I thought about that for a moment. And then I laughed; I couldn’t help it. My nerves were frayed with worry.
“It’s not a joke, Wanda,” he said angrily. “If you can’t do it, then I have to take you back.”
“No, no, I can.” I tried to get a hold of myself. “I know I can. That’s why I’m laughing.”
His voice was harsh. “I don’t get the joke.”
“Don’t you see? For millions of my own kind, I’ve never been able to do that. Not for my own… children. I was always too afraid to die that final time. But I can do it for one alien child.” I laughed again. “It doesn’t make any sense. Don’t worry, though. I can die to protect Jamie.”
“I’m trusting you to do just that.”
It was silent for a moment, and then I remembered what I looked like.
“Jared, I don’t look right. For walking into a hospital.”
“We’ve got better clothes stashed with the… less-conspicuous vehicles. That’s where we’re headed now. About five more minutes.”
That wasn’t what I meant, but he was right. These clothes would never do. I waited to talk to him about the rest. I needed to look at myself first.
The jeep stopped, and he pulled off the blindfold.
“You don’t have to keep your eyes down,” he told me when my head ducked automatically. “There’s nothing here to give us away. Just in case this place was ever discovered.”
It wasn’t a cave. It was a rock slide. A few of the bigger boulders had been carefully excavated, leaving clever dark spaces under them that no one would suspect of housing anything but dirt and smaller rocks.
The jeep was already lodged in a tight space. I was so close to the rock, I had to climb over the back of the jeep to get out. There was something odd attached to the bumper-chains and two very dirty tarps, all ragged and torn.

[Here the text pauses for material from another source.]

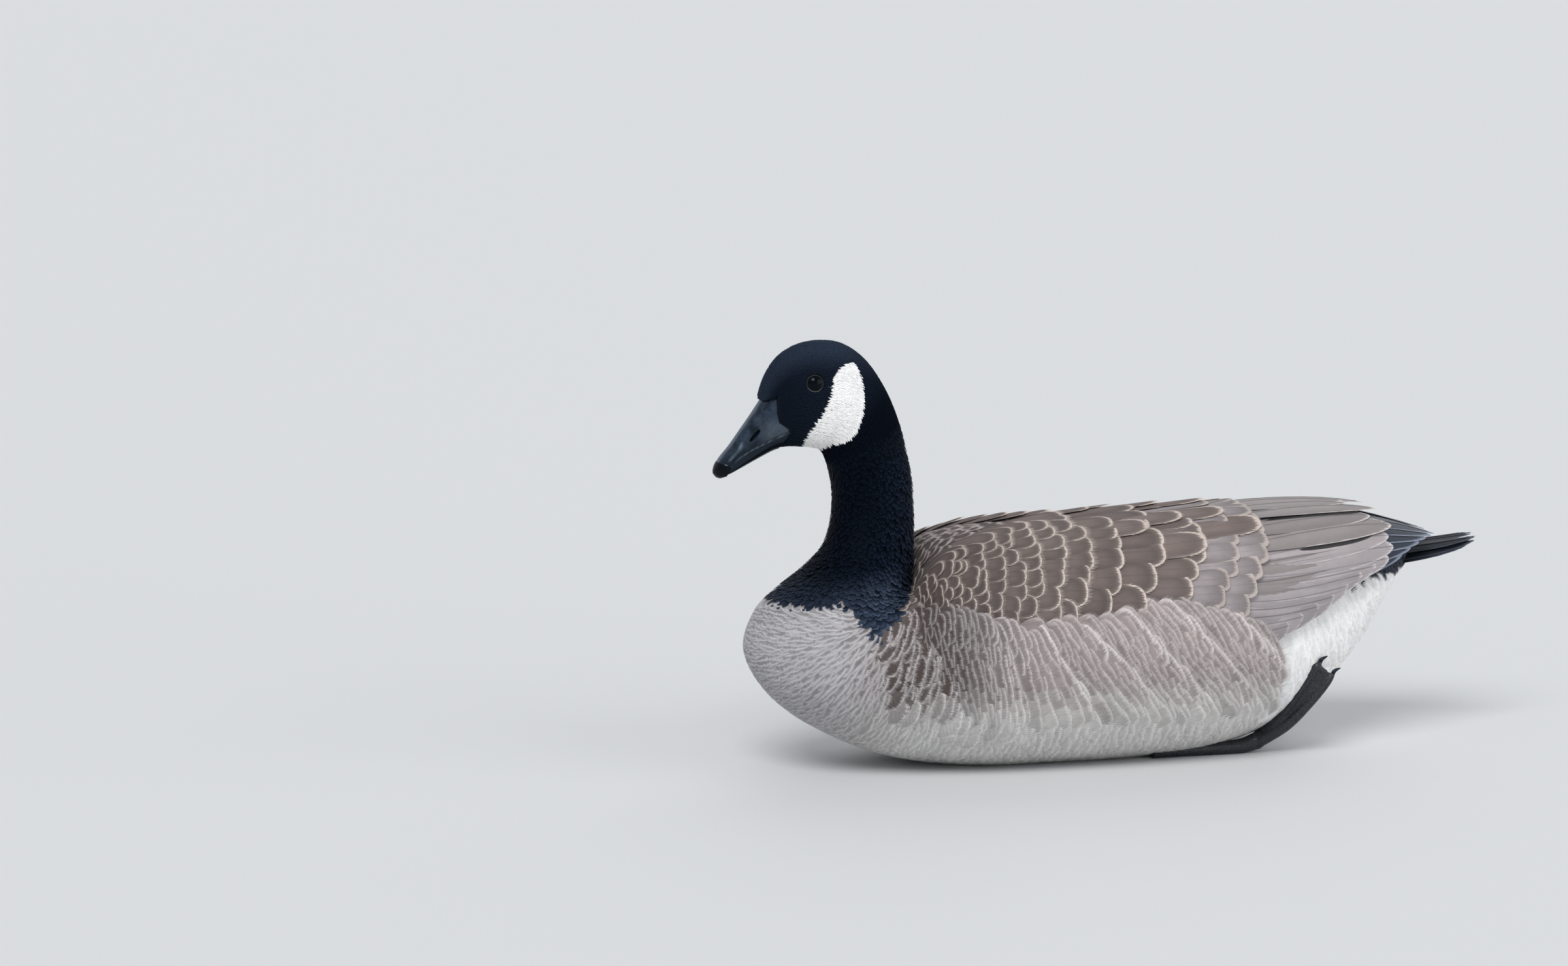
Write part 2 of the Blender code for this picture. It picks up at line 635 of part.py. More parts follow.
# Right foot, tucked back under the vent: centre line of the shank and of the closed toes, with radii.
SHANK = (((26, 43, 5.0), 5.4), ((55, 43, 4.4), 5.0), ((88, 44, 4.6), 5.2), ((104, 44.5, 8.5), 6.2))
TOES = (
    (((104, 43.5, 8.5), 4.8), ((117, 52, 24), 3.8), ((128, 59, 42), 3.4), ((138, 63.5, 58), 2.6), ((143, 64.5, 67), 1.1)),
    (((104, 47, 8.5), 4.6), ((120, 57, 20), 3.6), ((134, 64, 36), 3.2), ((146, 68, 51), 2.4), ((151, 68.5, 59), 1.1)),
    (((104, 40, 8.5), 4.4), ((113, 48, 26), 3.5), ((121, 56, 45), 3.1), ((128, 61.5, 60), 2.3), ((131, 63, 67), 1.1)),
)


def limb(name, spine, sides=8):
    """Tapering round limb along a centre line of (point, radius), in millimetres."""
    bm = bmesh.new()
    rings = []
    count = len(spine)
    for i, (point, radius) in enumerate(spine):
        before, after = Vector(spine[max(i - 1, 0)][0]), Vector(spine[min(i + 1, count - 1)][0])
        turn = (after - before).to_track_quat("Z", "Y").to_matrix()
        circle = bmesh.ops.create_circle(bm, cap_ends=False, radius=radius * MM, segments=sides)["verts"]
        bmesh.ops.rotate(bm, cent=(0, 0, 0), matrix=turn, verts=circle)
        bmesh.ops.translate(bm, vec=Vector(point) * MM, verts=circle)
        rings.append(circle)
    for low, high in zip(rings, rings[1:]):
        edges = {e for v in low + high for e in v.link_edges if len(e.link_faces) < 2}
        edges = [e for e in edges if {*e.verts} <= {*low} or {*e.verts} <= {*high}]
        bmesh.ops.bridge_loops(bm, edges=edges)
    for ring in (rings[0], rings[-1]):
        bmesh.ops.contextual_create(bm, geom=ring)
    return object_of(bm, name)


def web():
    """Folded web between the toes, a slab a little thinner than they are."""
    rows = []
    for outer, middle, inner in zip(TOES[1], TOES[0], TOES[2]):
        row = []
        for point, _ in (outer, middle, inner):
            row.append((Vector(point) * MM + Vector((0.0006, 0, 0)), Vector((0.8, 0, -0.6))))
        rows.append(row)
    return leaf(rows[:-1], 0.0014)


def make_foot(name):
    foot = limb("shank", SHANK, 10)
    boolean(foot, "UNION", [limb("toe", toe) for toe in TOES] + [web()])
    floor = prism("floor", ((-300, -50), (300, -50), (300, 0), (-300, 0)), -0.1, 0.1)
    torso = loft("torso_cut", SKIN, torso_places(), grow=GAP)
    boolean(foot, "DIFFERENCE", [floor, torso])
    foot.data.materials.clear()
    foot.data.materials.append(material("foot"))
    foot.name = name
    return foot


def main():
    clear_scene()
    make_torso()
    make_neck()
    make_head()
    make_bill()
    make_eyes()
    make_tail()
    wing = make_wing("wing_right")
    mirrored(wing, "wing_left")
    foot = make_foot("foot_right")
    mirrored(foot, "foot_left")


main()
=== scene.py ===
"""Dressed model of a Canada goose at rest, laid out as an add-on.

A skin follows the frame's torso, neck and head, and lies inside them by the depth of the coat. The coat is
laid on it in tracts: each feather is a closed vane that runs from its root to its tip along the surface it
grows from. The wings carry their own tiers. The bill, eyes, lids and feet are modelled apart.
"""

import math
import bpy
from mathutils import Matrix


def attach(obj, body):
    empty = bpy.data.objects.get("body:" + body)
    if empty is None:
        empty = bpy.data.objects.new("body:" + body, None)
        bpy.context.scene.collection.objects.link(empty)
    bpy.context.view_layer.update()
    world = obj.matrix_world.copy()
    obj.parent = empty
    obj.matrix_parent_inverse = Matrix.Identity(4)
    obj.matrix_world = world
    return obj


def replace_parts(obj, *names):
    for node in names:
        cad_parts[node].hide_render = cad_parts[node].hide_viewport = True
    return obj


bl_info = {
    "name": "Canada goose",
    "version": (1, 0, 0),
    "blender": (4, 5, 0),
    "location": "View3D > Sidebar > Goose",
    "description": "Builds the skin, feathers, bill, eyes and feet of a still goose",
    "category": "Object",
}

from collections import namedtuple

import bmesh
import bpy
import numpy as np
from mathutils import Matrix, Vector
from mathutils.kdtree import KDTree

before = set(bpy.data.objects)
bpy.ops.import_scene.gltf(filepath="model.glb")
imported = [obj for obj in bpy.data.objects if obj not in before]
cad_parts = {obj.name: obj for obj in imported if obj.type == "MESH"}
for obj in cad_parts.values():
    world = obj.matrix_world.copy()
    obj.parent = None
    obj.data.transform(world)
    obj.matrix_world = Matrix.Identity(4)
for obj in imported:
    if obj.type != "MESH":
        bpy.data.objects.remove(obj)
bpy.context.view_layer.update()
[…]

“Here,” Jared said, and led the way to a shadowy crevice just a little shorter than he was. He brushed aside a dusty, dirt-colored tarp and rifled through a pile hiding behind it. He pulled out a T-shirt, soft and clean, with tags still attached. He ripped those off and threw the shirt to me. Then he dug until he found a pair of khaki pants. He checked the size, then flipped them to me, too.
“Put them on.”
I hesitated for a moment while he waited, wondering what my problem was. I flushed and then turned my back to him. I yanked my ragged shirt over my head and replaced it as quickly as my fumbling fingers could manage.
I heard him clear his throat. “Oh. I’ll, uh, get the car.” His footsteps moved away.
I stripped off my tattered cutoff sweats and pulled the crisp new pants into place. My shoes were in bad shape, but they weren’t that noticeable. Besides, comfortable shoes weren’t always easy to come by. I could pretend I had an attachment to this pair.
Another engine came to life, quieter than the jeep’s. I turned to see a modest, unremarkable sedan pull out of a deep shadow under a boulder. Jared got out and chained the tattered tarps from the jeep to this car’s rear bumper. Then he drove it to where I stood, and as I saw the heavy tarps wipe the tire tracks from the dirt, I comprehended their purpose.